Tuesday, April 16, 2013

Your Projects Inform Your Other Projects

Let me start by saying something painfully obvious: experience informs your future. In other words, the lessons you learn now will help you do better in future endeavors. Basically, when your boyfriend or girlfriend breaks up with you because of your poor hygiene, you learn to get nice and clean before your next date.

Again, I know this is obvious. You can't even understand what experience or knowledge is without also understanding that concept. But let me take it a step further: Your projects inform your other projects.

Say, for example, you are writing a story that has an antagonist who cares only about his pet schnauzer. This could be a weird character for you to work with. You may have to study dog ownership, the kinds of bonds people in real life can have, and you may also look into mental illnesses where people lack empathy towards humanity.

You have done your research and it has helped you make a believable character.
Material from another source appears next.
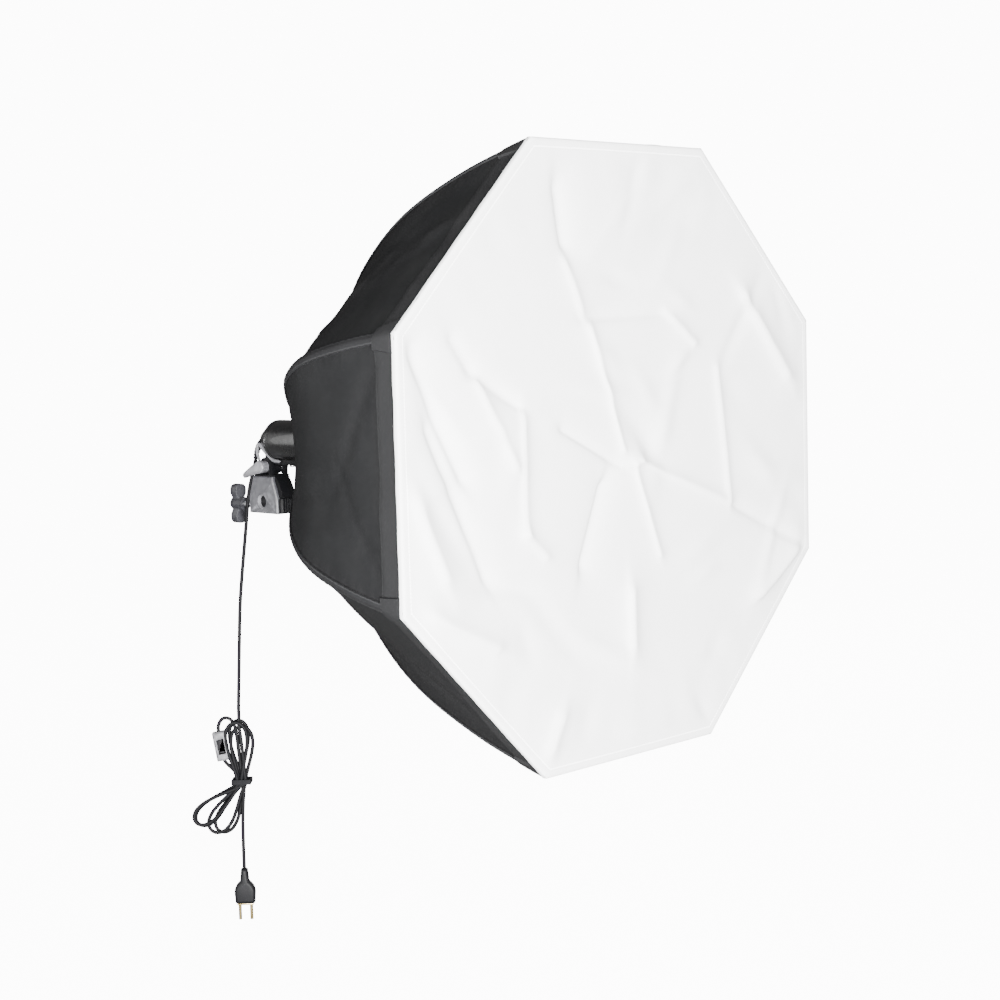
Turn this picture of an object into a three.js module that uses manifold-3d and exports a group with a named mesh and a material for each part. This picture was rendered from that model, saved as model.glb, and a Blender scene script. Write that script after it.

And because you have done this research, you also now have a far better understanding and some new ideas for a protagonist character of a completely unrelated story you also want to write who happens to be an animal charmer.

You are now making a completely different character, one who is personable and energetic, but happens to share this quality of love for animals, and you know how to implement it because of the work you did with an unrelated project you're juggling.

This is yet another reason I like to have multiple projects I'm actively working on. They very often spur one another on, inspiring me with new ideas to play with that I would not have come up with if I hadn't have happened to be juggling them.